Answer: Often yes, but it depends on how your sales mix and risk profile look. If your gym sells retail items at the front desk, that’s typically compatible with membership billing. The key is accurate categorization, consistent receipts, and good refund handling.
Where gyms run into problems is when they add higher-risk products, dramatically change transaction size, or start selling heavily online without updating their processing setup.
If retail becomes significant, you may want separate reporting and inventory controls, but not necessarily a separate merchant account. However, if you open new locations or brands, separate merchant IDs can improve reporting and reduce confusion in descriptors—both helpful for chargeback prevention.
The important part is telling your provider what you’re doing. Surprises trigger risk reviews. A stable merchant account for a gym is built on transparency: clear use cases, realistic projections, and a processing configuration that matches your real-world operations.
Conclusion
To open a merchant account for a gym, you don’t just “apply and hope.” You build a clean, transparent, well-documented payment operation that underwriters can trust and members can understand.

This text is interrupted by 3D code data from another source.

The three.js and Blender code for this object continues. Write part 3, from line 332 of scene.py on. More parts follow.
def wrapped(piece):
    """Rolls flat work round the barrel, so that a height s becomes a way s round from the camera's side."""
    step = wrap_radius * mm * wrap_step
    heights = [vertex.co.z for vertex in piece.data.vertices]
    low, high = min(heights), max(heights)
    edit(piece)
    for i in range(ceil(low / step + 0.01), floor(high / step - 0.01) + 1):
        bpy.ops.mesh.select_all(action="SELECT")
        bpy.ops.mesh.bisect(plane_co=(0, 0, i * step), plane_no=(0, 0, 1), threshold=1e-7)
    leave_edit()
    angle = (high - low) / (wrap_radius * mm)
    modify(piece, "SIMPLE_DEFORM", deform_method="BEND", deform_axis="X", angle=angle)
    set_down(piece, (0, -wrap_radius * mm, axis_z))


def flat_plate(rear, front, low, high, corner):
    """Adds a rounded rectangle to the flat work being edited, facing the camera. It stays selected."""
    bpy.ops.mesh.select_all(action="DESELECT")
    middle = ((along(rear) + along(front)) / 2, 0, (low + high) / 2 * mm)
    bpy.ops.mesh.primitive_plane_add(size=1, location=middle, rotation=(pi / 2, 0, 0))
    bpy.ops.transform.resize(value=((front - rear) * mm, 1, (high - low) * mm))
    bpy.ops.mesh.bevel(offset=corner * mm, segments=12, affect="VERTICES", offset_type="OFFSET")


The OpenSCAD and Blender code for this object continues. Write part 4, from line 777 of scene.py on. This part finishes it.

That means preparing the right documents, publishing clear policies, choosing pricing and contract terms that fit your billing model, and setting up secure systems that reduce PCI exposure and fraud risk.
A successful merchant account for a gym is also a retention tool. When billing is clear, cancellations are handled professionally, and receipts and descriptors are recognizable, members are far less likely to dispute charges.
That protects your revenue and your processing stability—especially as dispute monitoring becomes more metrics-driven and payment security standards keep tightening.
If you approach your gym payments like a system—front desk + online + recurring + reporting—you’ll end up with faster approvals, fewer holds, lower disputes, and better long-term margins.
And as payments evolve toward unified commerce, stronger digital logs, and more automated prevention tools, the gyms that build a future-proof merchant account for a gym today will have the easiest time scaling tomorrow.